_Challenge_
Give all of the lines again exactly as they read.

# START OF Dataset content

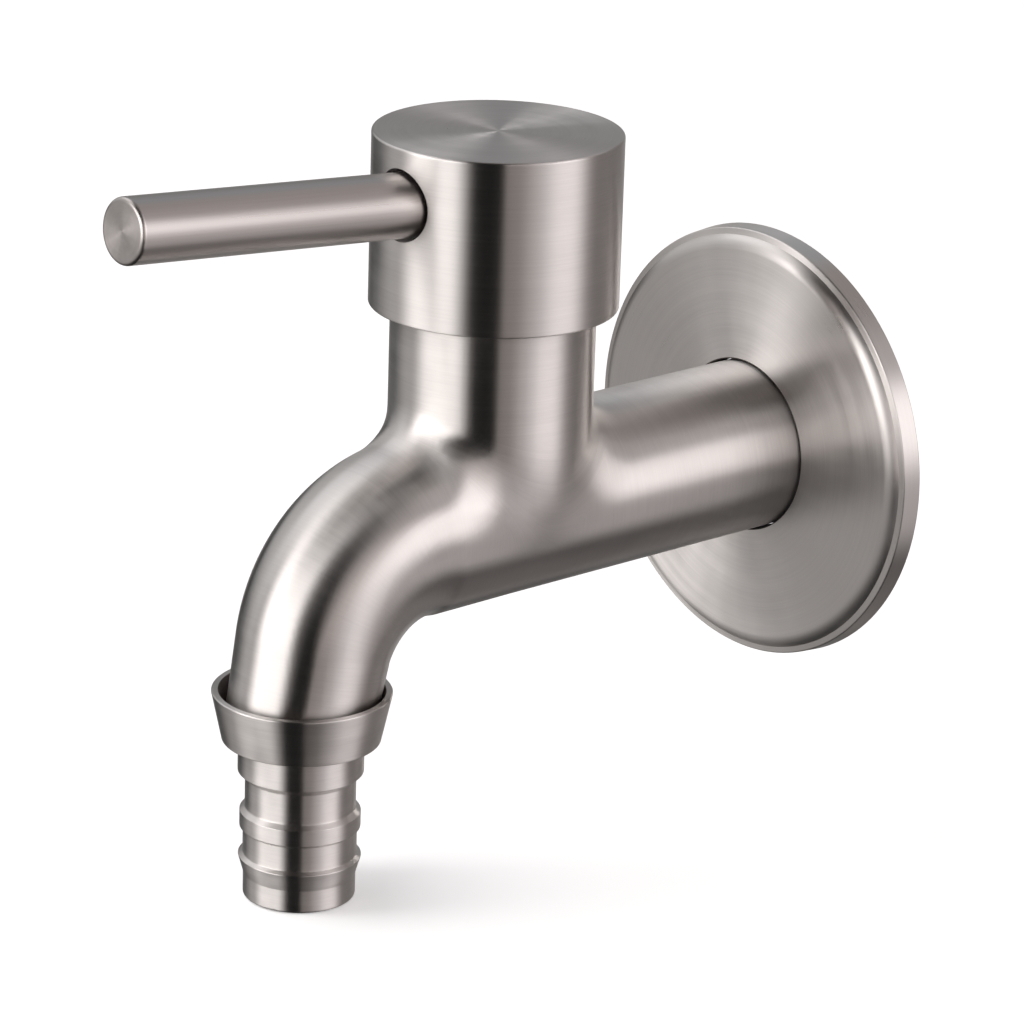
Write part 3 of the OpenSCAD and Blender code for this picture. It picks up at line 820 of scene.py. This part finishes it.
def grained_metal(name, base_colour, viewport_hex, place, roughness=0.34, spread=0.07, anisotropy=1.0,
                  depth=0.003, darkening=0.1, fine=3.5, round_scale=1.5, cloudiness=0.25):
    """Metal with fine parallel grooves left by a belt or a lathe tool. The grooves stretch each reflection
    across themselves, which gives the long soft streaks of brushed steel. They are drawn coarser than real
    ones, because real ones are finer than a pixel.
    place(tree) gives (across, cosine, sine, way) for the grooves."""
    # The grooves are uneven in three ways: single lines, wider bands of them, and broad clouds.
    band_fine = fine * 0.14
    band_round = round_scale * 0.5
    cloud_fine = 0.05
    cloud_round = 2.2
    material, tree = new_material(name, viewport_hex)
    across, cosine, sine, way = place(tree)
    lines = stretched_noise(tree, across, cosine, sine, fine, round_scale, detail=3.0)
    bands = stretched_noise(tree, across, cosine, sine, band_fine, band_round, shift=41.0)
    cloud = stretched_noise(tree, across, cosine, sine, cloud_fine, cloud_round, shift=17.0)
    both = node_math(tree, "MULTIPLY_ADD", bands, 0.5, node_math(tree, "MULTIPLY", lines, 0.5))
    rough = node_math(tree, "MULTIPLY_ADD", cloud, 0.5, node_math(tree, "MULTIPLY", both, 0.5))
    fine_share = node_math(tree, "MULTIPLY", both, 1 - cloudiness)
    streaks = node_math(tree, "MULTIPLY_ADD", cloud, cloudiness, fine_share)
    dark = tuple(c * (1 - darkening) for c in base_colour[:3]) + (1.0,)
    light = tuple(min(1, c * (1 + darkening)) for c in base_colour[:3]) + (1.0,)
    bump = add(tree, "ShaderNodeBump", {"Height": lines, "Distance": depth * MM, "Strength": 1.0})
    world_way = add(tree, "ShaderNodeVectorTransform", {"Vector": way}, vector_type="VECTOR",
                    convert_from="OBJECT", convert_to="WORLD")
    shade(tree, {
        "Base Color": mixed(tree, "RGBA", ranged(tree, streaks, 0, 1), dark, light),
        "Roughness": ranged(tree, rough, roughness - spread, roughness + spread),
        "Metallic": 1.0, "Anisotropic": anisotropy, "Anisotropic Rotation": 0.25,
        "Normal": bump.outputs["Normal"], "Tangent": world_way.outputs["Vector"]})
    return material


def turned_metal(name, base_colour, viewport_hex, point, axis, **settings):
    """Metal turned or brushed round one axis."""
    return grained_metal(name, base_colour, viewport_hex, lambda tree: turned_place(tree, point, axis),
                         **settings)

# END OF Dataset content

_Task answer_
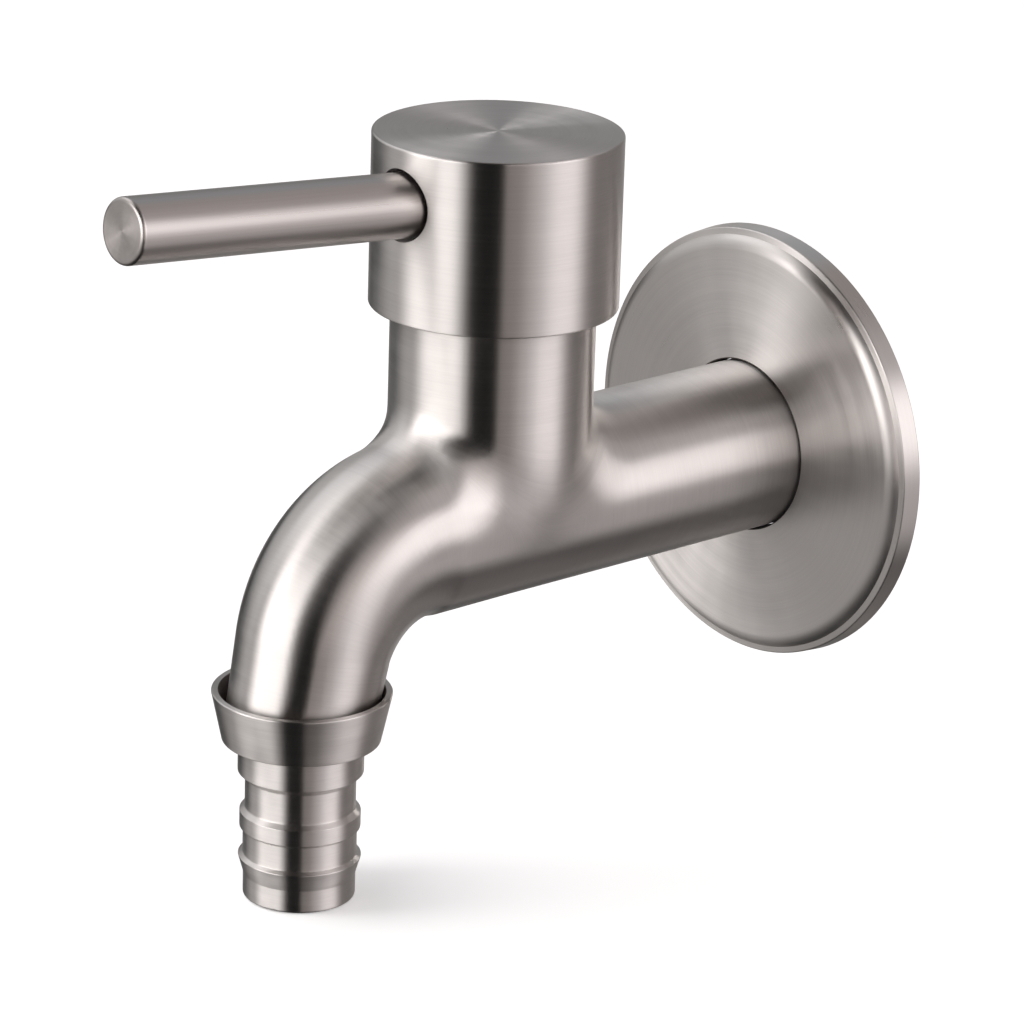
Write part 3 of the OpenSCAD and Blender code for this picture. It picks up at line 820 of scene.py. This part finishes it.
def grained_metal(name, base_colour, viewport_hex, place, roughness=0.34, spread=0.07, anisotropy=1.0,
                  depth=0.003, darkening=0.1, fine=3.5, round_scale=1.5, cloudiness=0.25):
    """Metal with fine parallel grooves left by a belt or a lathe tool. The grooves stretch each reflection
    across themselves, which gives the long soft streaks of brushed steel. They are drawn coarser than real
    ones, because real ones are finer than a pixel.
    place(tree) gives (across, cosine, sine, way) for the grooves."""
    # The grooves are uneven in three ways: single lines, wider bands of them, and broad clouds.
    band_fine = fine * 0.14
    band_round = round_scale * 0.5
    cloud_fine = 0.05
    cloud_round = 2.2
    material, tree = new_material(name, viewport_hex)
    across, cosine, sine, way = place(tree)
    lines = stretched_noise(tree, across, cosine, sine, fine, round_scale, detail=3.0)
    bands = stretched_noise(tree, across, cosine, sine, band_fine, band_round, shift=41.0)
    cloud = stretched_noise(tree, across, cosine, sine, cloud_fine, cloud_round, shift=17.0)
    both = node_math(tree, "MULTIPLY_ADD", bands, 0.5, node_math(tree, "MULTIPLY", lines, 0.5))
    rough = node_math(tree, "MULTIPLY_ADD", cloud, 0.5, node_math(tree, "MULTIPLY", both, 0.5))
    fine_share = node_math(tree, "MULTIPLY", both, 1 - cloudiness)
    streaks = node_math(tree, "MULTIPLY_ADD", cloud, cloudiness, fine_share)
    dark = tuple(c * (1 - darkening) for c in base_colour[:3]) + (1.0,)
    light = tuple(min(1, c * (1 + darkening)) for c in base_colour[:3]) + (1.0,)
    bump = add(tree, "ShaderNodeBump", {"Height": lines, "Distance": depth * MM, "Strength": 1.0})
    world_way = add(tree, "ShaderNodeVectorTransform", {"Vector": way}, vector_type="VECTOR",
                    convert_from="OBJECT", convert_to="WORLD")
    shade(tree, {
        "Base Color": mixed(tree, "RGBA", ranged(tree, streaks, 0, 1), dark, light),
        "Roughness": ranged(tree, rough, roughness - spread, roughness + spread),
        "Metallic": 1.0, "Anisotropic": anisotropy, "Anisotropic Rotation": 0.25,
        "Normal": bump.outputs["Normal"], "Tangent": world_way.outputs["Vector"]})
    return material


def turned_metal(name, base_colour, viewport_hex, point, axis, **settings):
    """Metal turned or brushed round one axis."""
    return grained_metal(name, base_colour, viewport_hex, lambda tree: turned_place(tree, point, axis),
                         **settings)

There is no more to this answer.